TASK PROMPT: The entries below contain a line with "head_rail();" and a line with "obj.data.transform(world)". Quote exactly those two lines and all lines between them.

DATASET EXTRACT:
>>>>

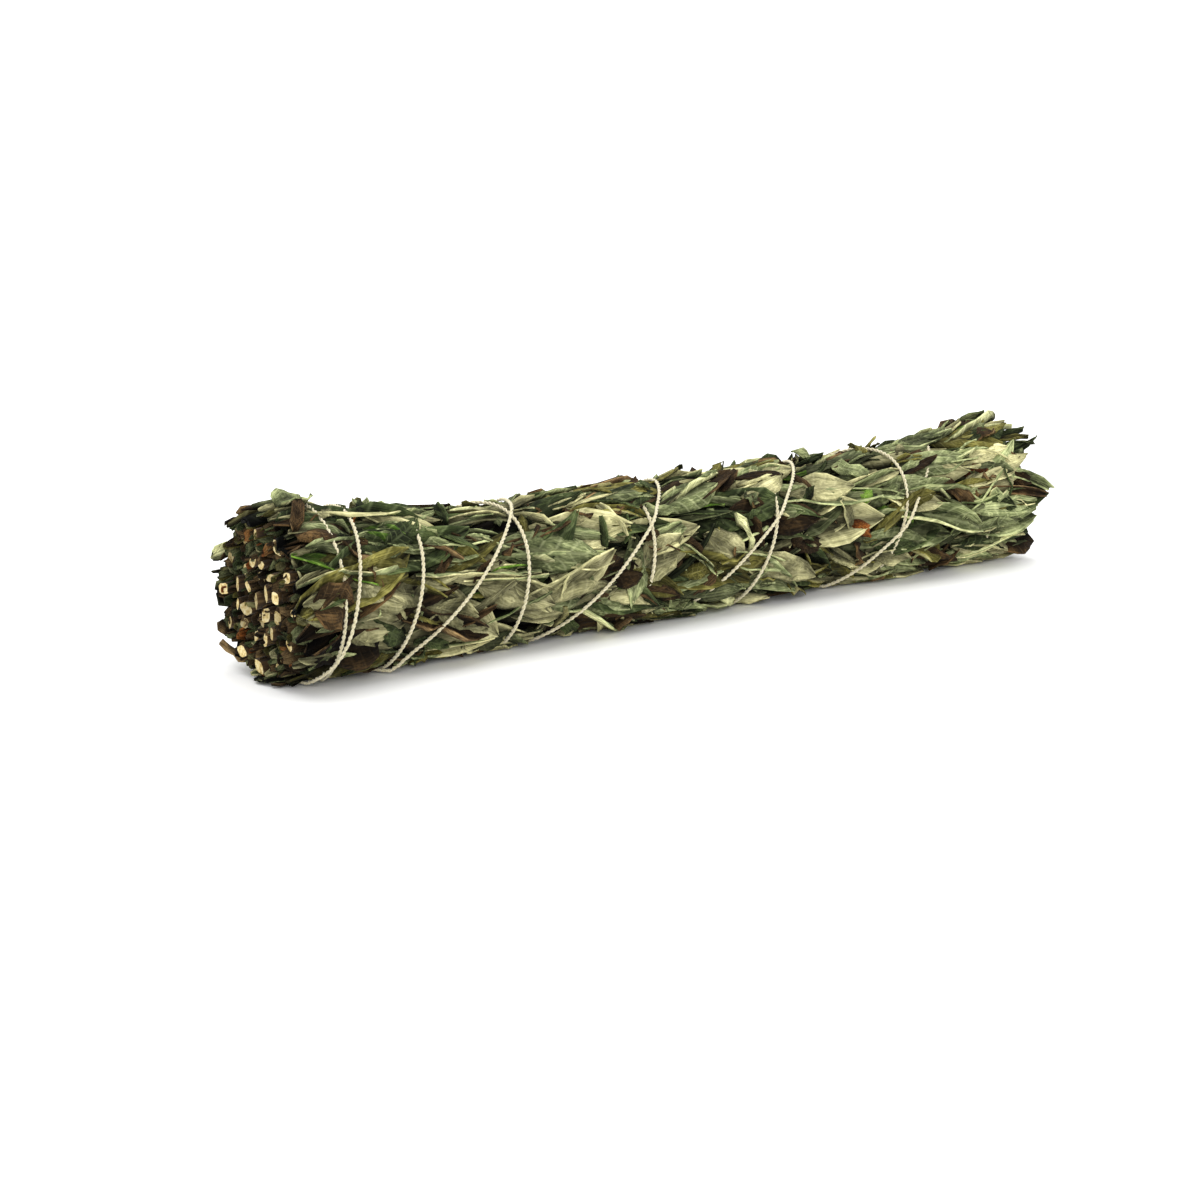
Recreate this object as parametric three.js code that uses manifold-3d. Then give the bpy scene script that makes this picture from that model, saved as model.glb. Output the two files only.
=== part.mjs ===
// A dried sage bunch lying on a table: leafy stems packed side by side and bound with one cotton thread.
// Millimetres, +Z up. The stems run along X, with their cut ends at -X and the leaf tips at +X.
// Shapes are worked out round the bunch's own line: a station x along it, an angle round it and a height
// above the pressed leaves. Angle 0 is the back (+Y), 90 the top, 180 the front and 270 the underside.

import * as THREE from 'three';
import { mergeVertices } from 'three/addons/utils/BufferGeometryUtils.js';
import Module from 'manifold-3d';

const wasm = await Module();
wasm.setup();

// Driving dimensions
const bunchLength = 212;
const outline = [[0, 19], [8, 20], [24, 18.2], [44, 16.8], [150, 16.4], [188, 17.2], [212, 18.4]]; // [x, radius]
const pressed = [[0, 17.2], [8, 17.2], [24, 14.2], [44, 11.9], [150, 11.4], [188, 12.2], [212, 13.4]];
const spread = [[0, 1.14], [44, 1], [212, 1.04]]; // how far the rings of stems below are spread there
const restLift = -1.9; // how far outside the outline the surface is that presses the underside flat
const cellGap = 0.3; // clearance between the pressed leaves of neighbouring stems
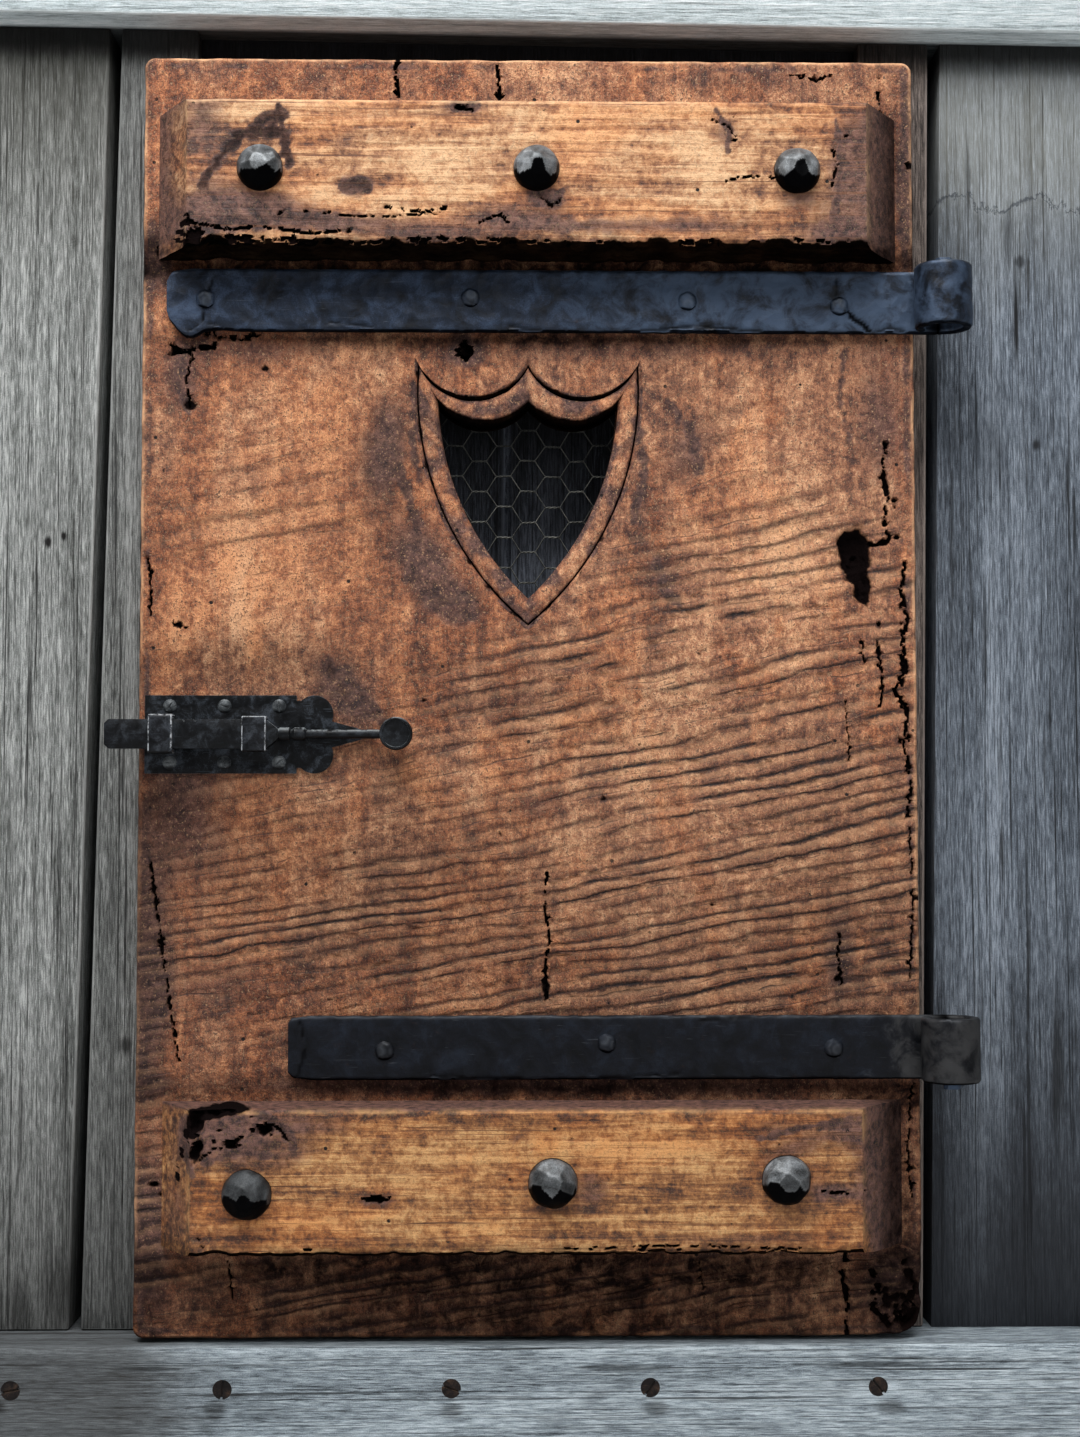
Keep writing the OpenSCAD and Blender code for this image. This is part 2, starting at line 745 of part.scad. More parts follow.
function low_stud_place(i) = [
    low_batten_x + low_batten_l * low_stud_shares[i][0],
    low_batten_z + low_batten_h * low_stud_shares[i][1]
];

// A hand-forged stud: nine-sided rows of hammer facets, each turned half a side
module stud(place, r, turn) {
    rows = [[1, 0], [0.94, 0.34], [0.72, 0.72], [0.36, 0.96], [0.12, 1]];
    sides = 9;
    color("darkslategray") union() {
        facing(place[0], batten_front, place[1]) rotate(turn) hull()
            for (i = [0 : len(rows) - 1])
                translate([0, 0, rows[i][1] * stud_h * 0.97])
                    rotate(i * 180 / sides) linear_extrude(stud_h * 0.03)
                        circle(r * rows[i][0], $fn = sides);
        facing(place[0], batten_front, place[1]) translate([0, 0, -stud_l])
            cylinder(h = stud_l + stud_h / 4, r = stud_shank_r);
    }
}

module stud_upper_left() { stud(top_stud_place(0), top_stud_r, 5); }
module stud_upper_middle() { stud(top_stud_place(1), top_stud_r, 22); }
module stud_upper_right() { stud(top_stud_place(2), top_stud_r, 14); }
module stud_lower_left() { stud(low_stud_place(0), low_stud_r, 31); }
module stud_lower_middle() { stud(low_stud_place(1), low_stud_r, 9); }
module stud_lower_right() { stud(low_stud_place(2), low_stud_r, 27); }

// A strap iron with its end rolled forward into an eye round the hinge axis
module strap(z, l, end_share) {
    left = leaf_right - l;
    flat_end = hinge_x - strap_t / 3;
    lap_t = strap_t / 8;
    difference() {
        union() {
            slab(leaf_front, strap_t) translate([0, z]) polygon(concat(
                [[flat_end, 0], [flat_end, strap_w]],
                [for (s = end_share) [left + s[0] * strap_w, s[1] * strap_w]]
            ));
            translate([hinge_x, hinge_y, z]) cylinder(h = strap_w, r = eye_r);
        }
        translate([hinge_x, hinge_y, z - over]) cylinder(h = strap_w + over * 2, r = bore_r);
        translate([hinge_x - eye_r, strap_front - lap_t, z - over])
            cube([eye_r - bore_r + lap_t, lap_t, strap_w + over * 2]);
    }
}

module upper_strap() {
    color("darkslateblue") difference() {
        strap(top_strap_z, top_strap_l, ragged_share);
        nail_shanks(top_strap_z, top_strap_l, top_nail_shares, fit);
    }
}

module lower_strap() {
    color("darkslateblue") difference() {
        strap(low_strap_z, low_strap_l, square_share);
        nail_shanks(low_strap_z, low_strap_l, low_nail_shares, fit);
    }
}

// Where a nail goes through a strap
function nail_place(z, l, share) = [leaf_right - l * share[0], z + strap_w * share[1]];

module nail_shanks(z, l, shares, gap) {
    for (share = shares) {
        place = nail_place(z, l, share);
        facing(place[0], strap_front, place[1]) translate([0, 0, -strap_t - nail_l - gap])
            cylinder(h = strap_t + nail_l + gap * 2, r = nail_shank_r + gap);
    }
}

module strap_nails(z, l, shares) {
    color("gray") union() {
        nail_shanks(z, l, shares, 0);
        for (share = shares) {
            place = nail_place(z, l, share);
            facing(place[0], strap_front, place[1]) dome(nail_r, nail_h);
        }
    }
}

module upper_strap_nails() { strap_nails(top_strap_z, top_strap_l, top_nail_shares); }
module lower_strap_nails() { strap_nails(low_strap_z, low_strap_l, low_nail_shares); }

// Outline of the bolt plate: straight part, two side lobes and a spear point
module plate_outline() {
    half_h = plate_h / 2;
    lobe_r = plate_h * 0.24;
    lobe_x = plate_l + lobe_r * 0.95;
    spear = plate_l + plate_h;
    translate([plate_x, bolt_z]) {
        translate([0, -half_h]) square([plate_l, plate_h]);
        for (side = [-1, 1])
            scale([1, side]) {
                translate([lobe_x, half_h - lobe_r]) circle(lobe_r);
                translate([plate_l - over, half_h - lobe_r * 1.7])
                    square([lobe_x - plate_l + over, lobe_r * 1.4]);
            }
        polygon([
            [plate_l - over, -lobe_r * 1.1], [lobe_x, -lobe_r * 0.95], [spear - lobe_r, -lobe_r * 0.35],
            [spear, 0],
            [spear - lobe_r, lobe_r * 0.35], [lobe_x, lobe_r * 0.95], [plate_l - over, lobe_r * 1.1]
        ]);
    }
}

module bolt_plate() {
    color("silver") difference() {
        slab(leaf_front, plate_t) plate_outline();
        plate_screw_shanks(fit);
    }
}

function plate_screw_places() = [
    for (share = plate_screw_shares) for (side = [-1, 1])
        [plate_x + plate_l * share, bolt_z + plate_screw_rise * side]
];

module plate_screw_shanks(gap) {
    for (place = plate_screw_places())
        facing(place[0], plate_front, place[1]) translate([0, 0, -plate_t - plate_screw_l - gap])
            cylinder(h = plate_t + plate_screw_l + gap * 2, r = plate_screw_shank_r + gap);
}

module bolt_plate_screws() {
    places = plate_screw_places();
    slot_w = plate_screw_r / 4;
    color("silver") difference() {
        union() {
            plate_screw_shanks(0);
            for (place = places)
                facing(place[0], plate_front, place[1]) dome(plate_screw_r, plate_screw_h);
        }
        for (i = [0 : len(places) - 1])
            facing(places[i][0], plate_front - plate_screw_h, places[i][1]) rotate(i * 55)
                cube([plate_screw_r * 2, slot_w, plate_screw_h], center = true);
    }
}

// A bridge over the sliding bar, seated on the plate
module bolt_guide(share, wall) {
    x = plate_x + plate_l * share;
    gap_h = bar_h + bar_play * 2;
    outer_h = gap_h + wall * 2;
    inner_y = bar_front - bar_play;
    outer_y = inner_y - wall;
    round_r = wall * 0.8;
    color("silver") along_x(x, guide_w) difference() {
        translate([outer_y, bolt_z - outer_h / 2]) difference() {
            square([plate_front - outer_y, outer_h]);
            corner_nib(round_r);
            translate([0, outer_h]) mirror([0, 1]) corner_nib(round_r);
        }
        translate([inner_y, bolt_z - gap_h / 2]) square([plate_front - inner_y + over, gap_h]);
    }
}

module left_bolt_guide() { bolt_guide(left_guide_share, left_guide_wall); }
module right_bolt_guide() { bolt_guide(right_guide_share, right_guide_wall); }

// Turned handle of the bolt: half section along the rod, from the shoulder on
module bolt_handle() {
    neck_l = bar_t * 0.9;
    collar_l = collar_r * 1.4;
    translate([shoulder_x, bar_y, bolt_z]) rotate([0, 90, 0]) {
        rotate_extrude() polygon([
            [0, -neck_l], [bar_t * 0.4, -neck_l], [bar_t * 0.42, neck_l / 2], [collar_r * 0.8, neck_l],
            [collar_r, neck_l], [collar_r, neck_l + collar_l],
            [rod_r, neck_l + collar_l * 1.2], [collar_r, neck_l + collar_l * 1.6],
            [collar_r, neck_l + collar_l * 2.6], [rod_r, neck_l + collar_l * 2.9],
            [rod_r, knob_out - rod_r / 2], [0, knob_out - rod_r / 2]
        ]);
    }
}

// Round knob at the end of the rod, facing the room
module bolt_knob() {
    neck_r = knob_r * 0.5;
    neck_h = rod_r * 1.6;
    facing(shoulder_x + knob_out, bar_y, bolt_z) rotate_extrude() polygon([
        [0, -rod_r * 1.4], [neck_r * 0.9, -rod_r * 1.4], [neck_r, -rod_r * 1.2], [neck_r, neck_h],
        [knob_r * 0.9, neck_h + knob_r * 0.12], [knob_r, neck_h + knob_r * 0.3],
        [knob_r, neck_h + knob_r * 0.62], [knob_r * 0.93, neck_h + knob_r * 0.72],
        [knob_r * 0.83, neck_h + knob_r * 0.72], [knob_r * 0.8, neck_h + knob_r * 0.62],
        [0, neck_h + knob_r * 0.66]
    ]);
}

module bolt_bar() {
    chamfer = bar_h / 7;
    notch = bar_h / 10;
    shoulder_l = bar_t * 0.8;
    color("lightsteelblue") union() {
        slab(bar_y + bar_t / 2, bar_t) translate([0, bolt_z]) polygon([
            [bar_tip, chamfer - bar_h / 2], [bar_tip + chamfer, -bar_h / 2], [shoulder_x, -bar_h / 2],
            [shoulder_x + shoulder_l, -collar_r * 0.75], [shoulder_x + shoulder_l, collar_r * 0.75],
            [shoulder_x, bar_h / 2],
            [bar_tip + bar_l * 0.58, bar_h / 2], [bar_tip + bar_l * 0.565, bar_h / 2 - notch],
            [bar_tip + bar_l * 0.55, bar_h / 2],
            [bar_tip + bar_l * 0.51, bar_h / 2], [bar_tip + bar_l * 0.495, bar_h / 2 - notch],
            [bar_tip + bar_l * 0.48, bar_h / 2],
            [bar_tip + chamfer, bar_h / 2], [bar_tip, bar_h / 2 - chamfer]
        ]);
        bolt_handle();
        bolt_knob();
    }
}

// One cell of the mesh, shrunk by the wire's thickness
module mesh_cell() {
    inner = 1 - wire_d / cell_h;
    slant = cell_pitch - twist_l;
    polygon(inner * [
        [-twist_l / 2, -cell_h / 2], [twist_l / 2, -cell_h / 2], [twist_l / 2 + slant, 0],
        [twist_l / 2, cell_h / 2], [-twist_l / 2, cell_h / 2], [-twist_l / 2 - slant, 0]
    ]);
}

module wire_mesh() {
    color("dimgray") slab(mesh_front + wire_d, wire_d) translate([shield_x, mesh_z]) difference() {
        square([mesh_half_w * 2, mesh_half_h * 2], center = true);
        intersection() {
            square([mesh_half_w - wire_d, mesh_half_h - wire_d] * 2, center = true);
            for (i = [-mesh_cols : mesh_cols])
                for (j = [-mesh_rows - 1 : mesh_rows + 1])
                    translate([i * cell_pitch, (j + (i % 2 == 0 ? 0 : 0.5)) * cell_h]) mesh_cell();
        }
    }
}

// Twists that the staples straddle: column and row, all on wood outside the opening
function staple_places() = concat(
    [for (i = [-mesh_cols, mesh_cols]) for (j = [-mesh_rows + 1 : 2 : mesh_rows - 1]) staple_place(i, j)],
    [for (i = [-2, 0, 2]) staple_place(i, mesh_rows - 1)]
);

function staple_place(i, j) = [
    shield_x + i * cell_pitch,
    mesh_z + (j + (i % 2 == 0 ? 0.5 : 0)) * cell_h
];

module staple_legs(gap) {
    for (place = staple_places()) for (side = [-1, 1])
        facing(place[0], mesh_front + wire_d + staple_d / 2, place[1] + side * staple_w / 2)
            cylinder(h = staple_d / 2 + wire_d + staple_l + gap, r = staple_d * 0.4 + gap, $fn = 16);
}

module mesh_staples() {
    color("gray") union() {
        staple_legs(0);
        for (place = staple_places())
            translate([place[0] - staple_d / 2, mesh_front + wire_d, place[1] - (staple_w + staple_d) / 2])
                cube([staple_d, staple_d, staple_w + staple_d]);
    }
}

head_rail();
sill_rail();
left_post();
right_post();
left_stop();
right_stop();
head_stop();
left_backing_board();
right_backing_board();
upper_pintle();
lower_pintle();
sill_screws();
door_leaf();
upper_batten();
lower_batten();
stud_upper_left();
stud_upper_middle();
stud_upper_right();
stud_lower_left();
stud_lower_middle();
stud_lower_right();
upper_strap();
lower_strap();
upper_strap_nails();
lower_strap_nails();
bolt_plate();
left_bolt_guide();
right_bolt_guide();
bolt_plate_screws();
bolt_bar();
wire_mesh();
mesh_staples();
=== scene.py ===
import json
import math

import bmesh
import bpy
import numpy as np
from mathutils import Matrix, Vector, geometry

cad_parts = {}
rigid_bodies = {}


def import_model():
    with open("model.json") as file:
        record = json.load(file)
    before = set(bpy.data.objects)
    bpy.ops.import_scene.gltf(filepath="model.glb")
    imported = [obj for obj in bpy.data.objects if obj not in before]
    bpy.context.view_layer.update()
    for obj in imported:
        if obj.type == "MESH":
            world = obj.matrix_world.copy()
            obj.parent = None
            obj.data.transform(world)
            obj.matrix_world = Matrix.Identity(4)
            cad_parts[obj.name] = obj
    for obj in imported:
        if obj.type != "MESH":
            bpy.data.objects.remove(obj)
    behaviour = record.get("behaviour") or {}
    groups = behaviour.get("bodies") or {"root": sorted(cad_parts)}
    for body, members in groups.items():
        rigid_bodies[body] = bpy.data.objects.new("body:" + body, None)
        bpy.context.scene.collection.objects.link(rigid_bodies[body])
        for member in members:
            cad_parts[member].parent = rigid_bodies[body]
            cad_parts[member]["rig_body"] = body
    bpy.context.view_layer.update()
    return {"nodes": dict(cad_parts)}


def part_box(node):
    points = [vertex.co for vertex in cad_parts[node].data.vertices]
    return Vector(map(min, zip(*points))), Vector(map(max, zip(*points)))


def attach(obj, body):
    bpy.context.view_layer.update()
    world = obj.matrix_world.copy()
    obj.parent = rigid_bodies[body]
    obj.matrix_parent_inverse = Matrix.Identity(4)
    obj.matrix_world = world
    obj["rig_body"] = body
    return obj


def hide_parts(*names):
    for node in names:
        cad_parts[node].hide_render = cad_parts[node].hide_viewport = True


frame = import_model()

NODES = frame["nodes"]
MM = 0.001

# The photograph's camera, fitted to the leaf's corners: eye, pitch up, yaw to the right, lens
EYE = np.array([-0.02099, -1.2335, 0.370])
PITCH, YAW = math.radians(2.8125), math.radians(0.999)
LENS, SENSOR = 50.0, 36.0
PHOTO_W, PHOTO_H = 1080, 1437
FOCAL = LENS / SENSOR * PHOTO_H
AHEAD = np.array([math.sin(YAW) * math.cos(PITCH), math.cos(YAW) * math.cos(PITCH), math.sin(PITCH)])
RIGHT = np.array([math.cos(YAW), -math.sin(YAW), 0.0])
UP = np.cross(RIGHT, AHEAD)
# One pixel of the photograph on the leaf's face
PX = 0.6 * MM


def seen(points):
    """Pixel of the photograph at which each point of the object is seen."""
    d = points - EYE
    depth = d @ AHEAD
    return PHOTO_W / 2 + FOCAL * (d @ RIGHT) / depth, PHOTO_H / 2 - FOCAL * (d @ UP) / depth


def at(px, py, plane_y):
    """Place (x, z) on an upright plane that a pixel of the photograph shows."""
    ray = AHEAD + RIGHT * (px - PHOTO_W / 2) / FOCAL - UP * (py - PHOTO_H / 2) / FOCAL
    hit = EYE + ray * (plane_y - EYE[1]) / ray[1]
    return hit[0], hit[2]


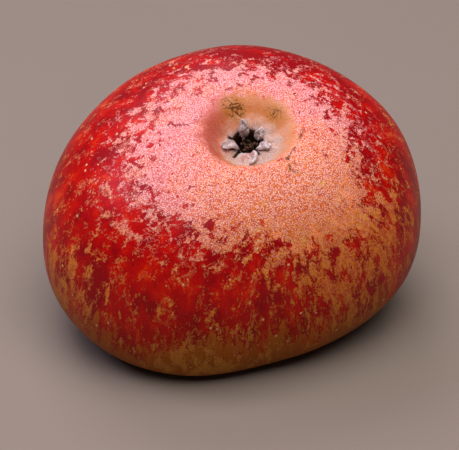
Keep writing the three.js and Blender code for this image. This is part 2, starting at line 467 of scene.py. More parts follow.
# %% A soft round patch as a shared node group
def new_group(name, inputs, output):
    tree = bpy.data.node_groups.new(name, "ShaderNodeTree")
    for label, kind in inputs.items():
        tree.interface.new_socket(label, in_out="INPUT", socket_type="NodeSocket" + kind)
    tree.interface.new_socket(output, in_out="OUTPUT", socket_type="NodeSocketFloat")
    return tree, tree.nodes.new("NodeGroupInput").outputs


def group_ends(tree, value):
    tree.links.new(value, tree.nodes.new("NodeGroupOutput").inputs[0])
    return tree


def soft_patch_group():
    inputs = {"Place": "Vector", "Radius": "Float", "Strength": "Float", "Sum so far": "Float"}
    tree, given = new_group("soft_patch", inputs, "Sum")
    here = put(tree, "TexCoord").outputs["Object"]
    apart = vector_calc(tree, "DISTANCE", here, given["Place"], "Value")
    soft = ramp(tree, calc(tree, "DIVIDE", apart, given["Radius"]), 0, 1, low=1, high=0)
    sum_now = calc(tree, "MULTIPLY_ADD", soft, given["Strength"], given["Sum so far"])
    return group_ends(tree, sum_now)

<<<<

CORRECT RESULT:
head_rail();
sill_rail();
left_post();
right_post();
left_stop();
right_stop();
head_stop();
left_backing_board();
right_backing_board();
upper_pintle();
lower_pintle();
sill_screws();
door_leaf();
upper_batten();
lower_batten();
stud_upper_left();
stud_upper_middle();
stud_upper_right();
stud_lower_left();
stud_lower_middle();
stud_lower_right();
upper_strap();
lower_strap();
upper_strap_nails();
lower_strap_nails();
bolt_plate();
left_bolt_guide();
right_bolt_guide();
bolt_plate_screws();
bolt_bar();
wire_mesh();
mesh_staples();
=== scene.py ===
import json
import math

import bmesh
import bpy
import numpy as np
from mathutils import Matrix, Vector, geometry

cad_parts = {}
rigid_bodies = {}


def import_model():
    with open("model.json") as file:
        record = json.load(file)
    before = set(bpy.data.objects)
    bpy.ops.import_scene.gltf(filepath="model.glb")
    imported = [obj for obj in bpy.data.objects if obj not in before]
    bpy.context.view_layer.update()
    for obj in imported:
        if obj.type == "MESH":
            world = obj.matrix_world.copy()
            obj.parent = None
            obj.data.transform(world)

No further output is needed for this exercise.